== GIVEN INFORMATION ==

* BEGIN *

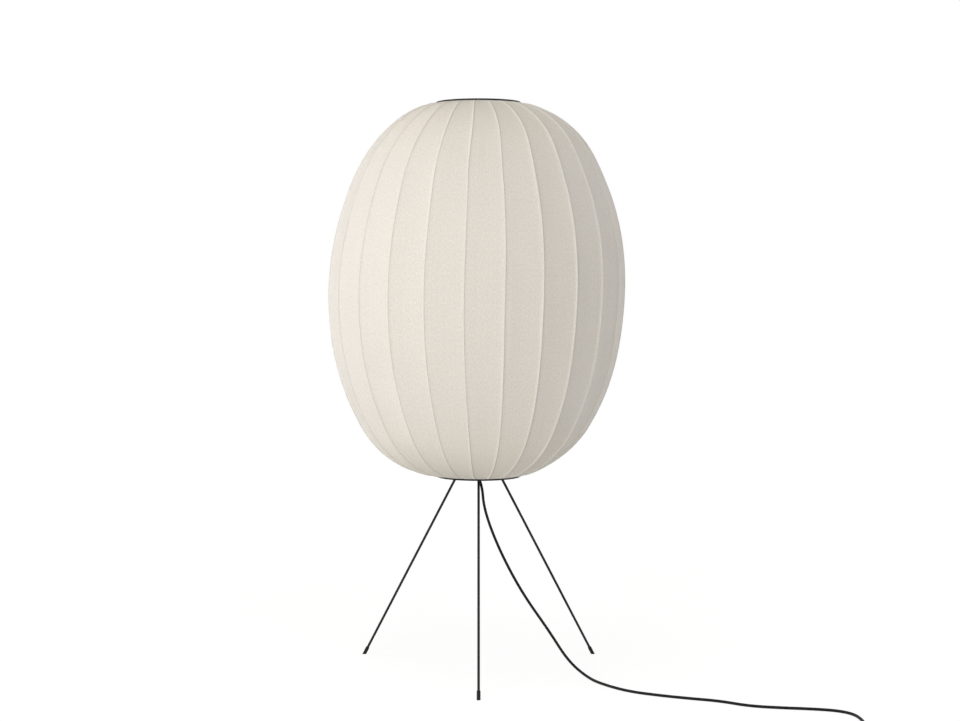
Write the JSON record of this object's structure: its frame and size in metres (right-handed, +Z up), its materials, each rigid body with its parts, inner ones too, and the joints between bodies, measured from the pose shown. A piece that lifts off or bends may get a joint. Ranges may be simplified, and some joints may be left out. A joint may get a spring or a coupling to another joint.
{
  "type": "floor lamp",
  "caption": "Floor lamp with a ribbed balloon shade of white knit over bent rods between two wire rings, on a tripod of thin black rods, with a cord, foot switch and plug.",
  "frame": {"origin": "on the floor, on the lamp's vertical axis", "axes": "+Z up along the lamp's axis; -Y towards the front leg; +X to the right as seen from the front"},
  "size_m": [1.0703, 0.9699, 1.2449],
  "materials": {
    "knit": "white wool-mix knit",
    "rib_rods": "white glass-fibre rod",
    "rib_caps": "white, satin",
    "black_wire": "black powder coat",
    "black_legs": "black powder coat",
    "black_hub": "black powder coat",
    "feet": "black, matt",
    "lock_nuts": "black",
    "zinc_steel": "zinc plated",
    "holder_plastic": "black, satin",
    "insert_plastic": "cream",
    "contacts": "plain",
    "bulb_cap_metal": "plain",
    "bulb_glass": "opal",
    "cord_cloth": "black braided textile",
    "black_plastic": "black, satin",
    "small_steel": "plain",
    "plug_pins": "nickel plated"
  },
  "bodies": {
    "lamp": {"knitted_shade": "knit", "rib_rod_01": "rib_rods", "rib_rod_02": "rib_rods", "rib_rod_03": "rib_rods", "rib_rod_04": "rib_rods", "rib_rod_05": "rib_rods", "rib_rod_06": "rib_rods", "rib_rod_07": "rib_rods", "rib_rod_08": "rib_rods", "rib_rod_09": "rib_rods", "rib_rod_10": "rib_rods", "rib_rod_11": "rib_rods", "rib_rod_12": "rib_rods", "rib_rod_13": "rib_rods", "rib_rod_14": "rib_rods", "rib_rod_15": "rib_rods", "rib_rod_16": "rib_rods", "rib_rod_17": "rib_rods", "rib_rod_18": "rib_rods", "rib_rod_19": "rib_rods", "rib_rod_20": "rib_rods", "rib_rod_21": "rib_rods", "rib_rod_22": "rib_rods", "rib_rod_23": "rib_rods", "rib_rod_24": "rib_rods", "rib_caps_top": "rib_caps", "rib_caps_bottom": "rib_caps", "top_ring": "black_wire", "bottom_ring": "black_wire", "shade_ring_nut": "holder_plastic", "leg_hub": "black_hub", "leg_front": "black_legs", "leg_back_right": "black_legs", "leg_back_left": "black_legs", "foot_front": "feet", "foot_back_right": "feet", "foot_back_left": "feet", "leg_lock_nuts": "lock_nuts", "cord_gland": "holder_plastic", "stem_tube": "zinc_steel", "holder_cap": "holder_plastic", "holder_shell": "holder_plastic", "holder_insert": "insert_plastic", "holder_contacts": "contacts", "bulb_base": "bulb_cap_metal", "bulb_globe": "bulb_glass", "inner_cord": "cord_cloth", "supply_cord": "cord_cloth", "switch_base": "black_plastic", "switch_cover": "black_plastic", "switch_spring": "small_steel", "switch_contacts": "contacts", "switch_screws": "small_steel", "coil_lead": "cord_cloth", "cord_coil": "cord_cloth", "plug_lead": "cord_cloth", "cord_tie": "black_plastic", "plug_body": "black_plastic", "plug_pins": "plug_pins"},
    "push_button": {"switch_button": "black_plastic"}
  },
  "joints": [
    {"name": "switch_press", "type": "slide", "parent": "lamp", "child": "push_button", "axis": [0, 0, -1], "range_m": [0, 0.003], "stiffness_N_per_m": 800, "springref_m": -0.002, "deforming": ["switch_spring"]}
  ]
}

* END *

== EXERCISE OBJECTIVE ==
Repeat the material above in full, quoting it exactly.

== EXERCISE ANSWER ==
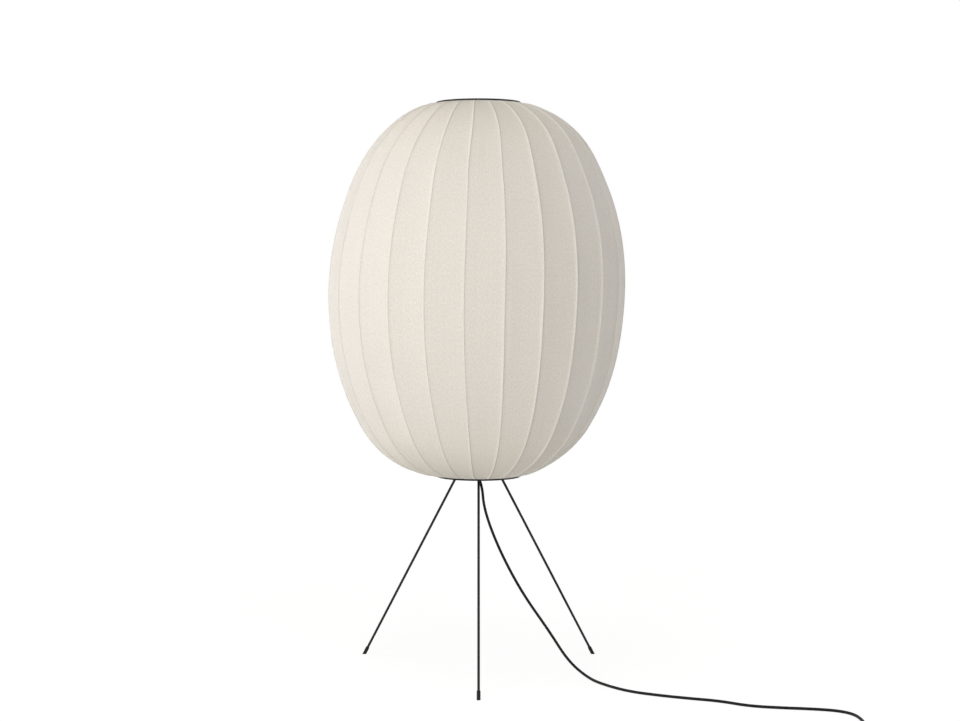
Write the JSON record of this object's structure: its frame and size in metres (right-handed, +Z up), its materials, each rigid body with its parts, inner ones too, and the joints between bodies, measured from the pose shown. A piece that lifts off or bends may get a joint. Ranges may be simplified, and some joints may be left out. A joint may get a spring or a coupling to another joint.
{
  "type": "floor lamp",
  "caption": "Floor lamp with a ribbed balloon shade of white knit over bent rods between two wire rings, on a tripod of thin black rods, with a cord, foot switch and plug.",
  "frame": {"origin": "on the floor, on the lamp's vertical axis", "axes": "+Z up along the lamp's axis; -Y towards the front leg; +X to the right as seen from the front"},
  "size_m": [1.0703, 0.9699, 1.2449],
  "materials": {
    "knit": "white wool-mix knit",
    "rib_rods": "white glass-fibre rod",
    "rib_caps": "white, satin",
    "black_wire": "black powder coat",
    "black_legs": "black powder coat",
    "black_hub": "black powder coat",
    "feet": "black, matt",
    "lock_nuts": "black",
    "zinc_steel": "zinc plated",
    "holder_plastic": "black, satin",
    "insert_plastic": "cream",
    "contacts": "plain",
    "bulb_cap_metal": "plain",
    "bulb_glass": "opal",
    "cord_cloth": "black braided textile",
    "black_plastic": "black, satin",
    "small_steel": "plain",
    "plug_pins": "nickel plated"
  },
  "bodies": {
    "lamp": {"knitted_shade": "knit", "rib_rod_01": "rib_rods", "rib_rod_02": "rib_rods", "rib_rod_03": "rib_rods", "rib_rod_04": "rib_rods", "rib_rod_05": "rib_rods", "rib_rod_06": "rib_rods", "rib_rod_07": "rib_rods", "rib_rod_08": "rib_rods", "rib_rod_09": "rib_rods", "rib_rod_10": "rib_rods", "rib_rod_11": "rib_rods", "rib_rod_12": "rib_rods", "rib_rod_13": "rib_rods", "rib_rod_14": "rib_rods", "rib_rod_15": "rib_rods", "rib_rod_16": "rib_rods", "rib_rod_17": "rib_rods", "rib_rod_18": "rib_rods", "rib_rod_19": "rib_rods", "rib_rod_20": "rib_rods", "rib_rod_21": "rib_rods", "rib_rod_22": "rib_rods", "rib_rod_23": "rib_rods", "rib_rod_24": "rib_rods", "rib_caps_top": "rib_caps", "rib_caps_bottom": "rib_caps", "top_ring": "black_wire", "bottom_ring": "black_wire", "shade_ring_nut": "holder_plastic", "leg_hub": "black_hub", "leg_front": "black_legs", "leg_back_right": "black_legs", "leg_back_left": "black_legs", "foot_front": "feet", "foot_back_right": "feet", "foot_back_left": "feet", "leg_lock_nuts": "lock_nuts", "cord_gland": "holder_plastic", "stem_tube": "zinc_steel", "holder_cap": "holder_plastic", "holder_shell": "holder_plastic", "holder_insert": "insert_plastic", "holder_contacts": "contacts", "bulb_base": "bulb_cap_metal", "bulb_globe": "bulb_glass", "inner_cord": "cord_cloth", "supply_cord": "cord_cloth", "switch_base": "black_plastic", "switch_cover": "black_plastic", "switch_spring": "small_steel", "switch_contacts": "contacts", "switch_screws": "small_steel", "coil_lead": "cord_cloth", "cord_coil": "cord_cloth", "plug_lead": "cord_cloth", "cord_tie": "black_plastic", "plug_body": "black_plastic", "plug_pins": "plug_pins"},
    "push_button": {"switch_button": "black_plastic"}
  },
  "joints": [
    {"name": "switch_press", "type": "slide", "parent": "lamp", "child": "push_button", "axis": [0, 0, -1], "range_m": [0, 0.003], "stiffness_N_per_m": 800, "springref_m": -0.002, "deforming": ["switch_spring"]}
  ]
}